Film Reviews & Reflections
Indokino
A collective voice on cinema.
Film Reviews & Reflections
A collective voice on cinema.

On July 10, 2026, it was announced that Letterboxd was involved in preliminary sales discussions with multiple interested parties. Among those interested parties are media and entertainment giants like Netflix, Paramount and Sony. Since that announcement, the internet has been feeling uneasy about the fate of the platform; social networking platforms are flooded with anxious discourse and, frankly, funny memes and GIFs. However, the skepticism is warranted. Letterboxd has been widely regarded as the leading film-related social media platform, priding itself in its independence, impartiality and community-driven nature. The potential involvement of media powerhouses could impact the very aspect that makes Letterboxd special. A similar situation happened before—quietly.
Back in 2016, Rotten Tomatoes was acquired by Fandango. America's largest movie-ticketing platform acquiring one of the nation's recognizable movie review platform naturally raised mistrust. Fandango's interest is to drive ticket sales, while Rotten Tomatoes' is to inform audiences what movie is worth watching. When these two worlds collide, incentives tilted toward Fandango's, replacing critical judgement with commercial interests. Instead of manipulating film scores blatantly, Rotten Tomatoes enlarged its pool to become more inclusive towards less-established reviewers, where these reviewers produced more favorable reviews, increasing the scores. Less-established reviewers are easier to court, more susceptible to PR and have less established critical standards. This softly preserved Rotten Tomatoes' appearance of editorial autonomy. Pre-acquisition, critic and audience scores were correlating. However, post-acquisition, the scores diverged sharply.
Methods that worked in Rotten Tomatoes would work in Letterboxd. The platform provides many avenues to recommend and highlight films; the crew often curates lists for their users to explore and write blogs—or what they call Journal—to discuss further about anything film and TV. In addition, Letterboxd partners with many groups of varied scale—from small scale podcasts and film societies to large, established organizations such as The Academy and Festival de Cannes—through their HQ feature, where these groups would curate lists and post stories that redirect to their websites. The new owners would gradually amplify these features to advertise their films—their new films would be discussed in more blogs and featured more often. This way, the platform's crew slowly loses its editorial autonomy, curating lists and producing blogs based on the interest of its owners.
Recommendation systems are a familiar feature of large entertainment companies. Netflix and YouTube use algorithms that recommend content based on what their users watch, trapping them in filter bubbles where viewing patterns narrow over time. Currently, Letterboxd maintains its reputation through crew recommendations via lists and Journal—personal curation over data-driven systems. If the platform introduces algorithmic recommendations, Letterboxd loses its identity as a community-based, human-curated platform.

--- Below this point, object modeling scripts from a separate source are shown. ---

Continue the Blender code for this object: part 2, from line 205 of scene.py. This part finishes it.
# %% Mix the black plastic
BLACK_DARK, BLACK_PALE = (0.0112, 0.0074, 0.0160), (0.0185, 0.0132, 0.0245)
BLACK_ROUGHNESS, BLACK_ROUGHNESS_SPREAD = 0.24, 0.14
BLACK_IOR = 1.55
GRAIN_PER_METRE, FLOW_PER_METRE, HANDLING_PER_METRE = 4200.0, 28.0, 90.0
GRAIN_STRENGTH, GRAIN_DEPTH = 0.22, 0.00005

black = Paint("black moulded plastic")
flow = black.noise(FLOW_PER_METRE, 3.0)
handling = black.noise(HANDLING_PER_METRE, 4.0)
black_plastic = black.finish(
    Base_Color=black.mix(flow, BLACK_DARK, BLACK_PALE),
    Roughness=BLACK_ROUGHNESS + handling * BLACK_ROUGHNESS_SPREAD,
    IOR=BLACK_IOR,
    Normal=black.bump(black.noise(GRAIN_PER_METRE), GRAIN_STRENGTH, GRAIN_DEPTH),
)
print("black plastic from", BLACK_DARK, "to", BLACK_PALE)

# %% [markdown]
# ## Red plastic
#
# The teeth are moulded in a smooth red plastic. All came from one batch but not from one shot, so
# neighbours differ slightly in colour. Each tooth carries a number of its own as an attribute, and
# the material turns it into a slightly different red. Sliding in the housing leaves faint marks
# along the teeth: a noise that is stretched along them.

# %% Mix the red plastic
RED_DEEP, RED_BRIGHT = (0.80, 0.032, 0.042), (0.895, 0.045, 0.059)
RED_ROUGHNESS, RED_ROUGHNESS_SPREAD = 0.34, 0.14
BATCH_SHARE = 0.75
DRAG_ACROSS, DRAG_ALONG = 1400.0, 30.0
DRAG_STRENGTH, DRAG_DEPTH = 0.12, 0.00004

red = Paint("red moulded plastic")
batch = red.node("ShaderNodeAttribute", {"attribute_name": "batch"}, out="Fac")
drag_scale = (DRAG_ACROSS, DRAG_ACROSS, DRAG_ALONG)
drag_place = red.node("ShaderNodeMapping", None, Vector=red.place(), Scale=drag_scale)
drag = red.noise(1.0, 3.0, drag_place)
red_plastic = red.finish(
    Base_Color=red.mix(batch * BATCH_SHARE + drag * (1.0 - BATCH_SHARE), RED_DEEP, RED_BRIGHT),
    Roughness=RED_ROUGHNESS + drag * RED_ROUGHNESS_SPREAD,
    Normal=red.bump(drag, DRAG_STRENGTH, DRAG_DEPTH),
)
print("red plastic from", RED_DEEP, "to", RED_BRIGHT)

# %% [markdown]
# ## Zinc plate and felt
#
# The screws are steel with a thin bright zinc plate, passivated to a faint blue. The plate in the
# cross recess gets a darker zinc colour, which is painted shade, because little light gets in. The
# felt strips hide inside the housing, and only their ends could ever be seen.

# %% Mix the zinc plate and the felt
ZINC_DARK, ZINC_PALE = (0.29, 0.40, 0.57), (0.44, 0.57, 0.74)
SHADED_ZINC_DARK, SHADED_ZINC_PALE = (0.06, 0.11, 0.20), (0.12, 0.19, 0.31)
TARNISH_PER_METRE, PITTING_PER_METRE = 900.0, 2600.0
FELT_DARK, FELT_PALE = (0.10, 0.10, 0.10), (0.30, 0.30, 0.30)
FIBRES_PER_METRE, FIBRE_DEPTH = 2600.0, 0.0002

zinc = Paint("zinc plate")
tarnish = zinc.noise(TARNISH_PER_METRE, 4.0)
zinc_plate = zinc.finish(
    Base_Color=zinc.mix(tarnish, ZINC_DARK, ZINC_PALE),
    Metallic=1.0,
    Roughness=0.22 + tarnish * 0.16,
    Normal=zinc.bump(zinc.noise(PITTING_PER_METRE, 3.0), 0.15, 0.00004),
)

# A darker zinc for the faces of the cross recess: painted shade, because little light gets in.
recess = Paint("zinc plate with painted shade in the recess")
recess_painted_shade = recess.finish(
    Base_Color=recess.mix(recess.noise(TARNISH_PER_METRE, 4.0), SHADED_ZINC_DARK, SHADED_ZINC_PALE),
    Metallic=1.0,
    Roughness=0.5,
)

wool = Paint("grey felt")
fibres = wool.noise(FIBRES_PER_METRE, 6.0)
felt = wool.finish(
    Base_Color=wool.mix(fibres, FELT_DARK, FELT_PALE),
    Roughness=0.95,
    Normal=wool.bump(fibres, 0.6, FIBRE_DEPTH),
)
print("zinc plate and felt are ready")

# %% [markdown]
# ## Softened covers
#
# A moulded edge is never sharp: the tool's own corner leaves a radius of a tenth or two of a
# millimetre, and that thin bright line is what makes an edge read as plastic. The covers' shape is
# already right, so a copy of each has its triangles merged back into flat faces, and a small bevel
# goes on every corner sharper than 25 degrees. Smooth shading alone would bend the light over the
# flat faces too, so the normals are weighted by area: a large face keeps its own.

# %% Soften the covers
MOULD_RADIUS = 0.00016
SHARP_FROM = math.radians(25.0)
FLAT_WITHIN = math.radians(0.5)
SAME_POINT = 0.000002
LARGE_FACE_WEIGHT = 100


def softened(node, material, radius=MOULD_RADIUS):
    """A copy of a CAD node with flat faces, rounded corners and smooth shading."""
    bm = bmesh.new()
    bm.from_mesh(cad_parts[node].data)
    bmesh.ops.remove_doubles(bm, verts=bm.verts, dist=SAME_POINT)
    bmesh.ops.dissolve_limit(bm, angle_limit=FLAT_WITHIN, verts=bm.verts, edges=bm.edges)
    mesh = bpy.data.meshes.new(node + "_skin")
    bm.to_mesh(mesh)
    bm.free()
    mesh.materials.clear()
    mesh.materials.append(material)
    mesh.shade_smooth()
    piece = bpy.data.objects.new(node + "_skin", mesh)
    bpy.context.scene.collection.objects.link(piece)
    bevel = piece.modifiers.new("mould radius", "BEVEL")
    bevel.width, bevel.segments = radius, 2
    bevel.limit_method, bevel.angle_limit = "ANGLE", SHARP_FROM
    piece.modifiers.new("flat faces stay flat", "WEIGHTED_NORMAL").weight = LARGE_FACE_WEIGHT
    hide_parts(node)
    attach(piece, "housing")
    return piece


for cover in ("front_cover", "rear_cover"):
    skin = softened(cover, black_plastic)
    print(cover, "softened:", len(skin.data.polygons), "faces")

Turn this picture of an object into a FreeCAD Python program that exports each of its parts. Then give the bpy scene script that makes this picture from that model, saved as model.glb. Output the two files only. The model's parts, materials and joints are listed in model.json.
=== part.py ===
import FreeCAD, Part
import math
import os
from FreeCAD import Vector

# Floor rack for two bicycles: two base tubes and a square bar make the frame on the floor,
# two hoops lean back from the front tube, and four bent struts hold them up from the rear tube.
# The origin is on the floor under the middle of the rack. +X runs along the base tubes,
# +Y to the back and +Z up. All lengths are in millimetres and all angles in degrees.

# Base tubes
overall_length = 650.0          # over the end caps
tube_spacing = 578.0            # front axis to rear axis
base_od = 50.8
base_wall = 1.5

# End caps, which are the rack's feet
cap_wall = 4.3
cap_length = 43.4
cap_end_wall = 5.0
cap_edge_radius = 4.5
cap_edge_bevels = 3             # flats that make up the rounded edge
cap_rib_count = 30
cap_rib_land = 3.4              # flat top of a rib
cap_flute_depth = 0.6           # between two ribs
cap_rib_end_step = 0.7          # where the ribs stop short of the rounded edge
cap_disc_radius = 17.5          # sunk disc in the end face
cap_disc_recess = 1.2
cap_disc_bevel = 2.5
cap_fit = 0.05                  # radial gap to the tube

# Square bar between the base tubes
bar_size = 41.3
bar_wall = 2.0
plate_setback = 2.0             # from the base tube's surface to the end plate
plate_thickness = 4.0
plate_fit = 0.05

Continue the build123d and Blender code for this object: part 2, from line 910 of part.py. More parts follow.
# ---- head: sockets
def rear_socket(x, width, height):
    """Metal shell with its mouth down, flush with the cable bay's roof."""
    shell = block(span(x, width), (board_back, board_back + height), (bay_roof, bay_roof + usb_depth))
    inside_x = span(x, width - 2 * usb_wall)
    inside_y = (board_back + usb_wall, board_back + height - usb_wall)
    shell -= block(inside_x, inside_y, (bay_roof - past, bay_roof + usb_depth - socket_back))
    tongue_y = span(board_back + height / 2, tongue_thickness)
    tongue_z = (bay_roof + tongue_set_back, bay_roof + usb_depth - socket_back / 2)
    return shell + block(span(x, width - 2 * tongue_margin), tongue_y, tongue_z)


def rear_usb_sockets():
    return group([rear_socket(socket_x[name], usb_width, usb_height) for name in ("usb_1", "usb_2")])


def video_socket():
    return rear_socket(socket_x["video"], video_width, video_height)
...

There have been no developments lately regarding Letterboxd's sale or its buyers. What we do know is that this situation has happened before. However, what we don't know is whether the buyers will follow Fandango's footsteps—whether they will tilt the platform in their favor while preserving a facade of independence. We can watch the signs—if lists favor their own or certain studio's films, if films from certain studios receive disproportionate exposure, or if algorithmic recommendations arrive. These shifts silently corrupted Rotten Tomatoes—and Letterboxd could be next.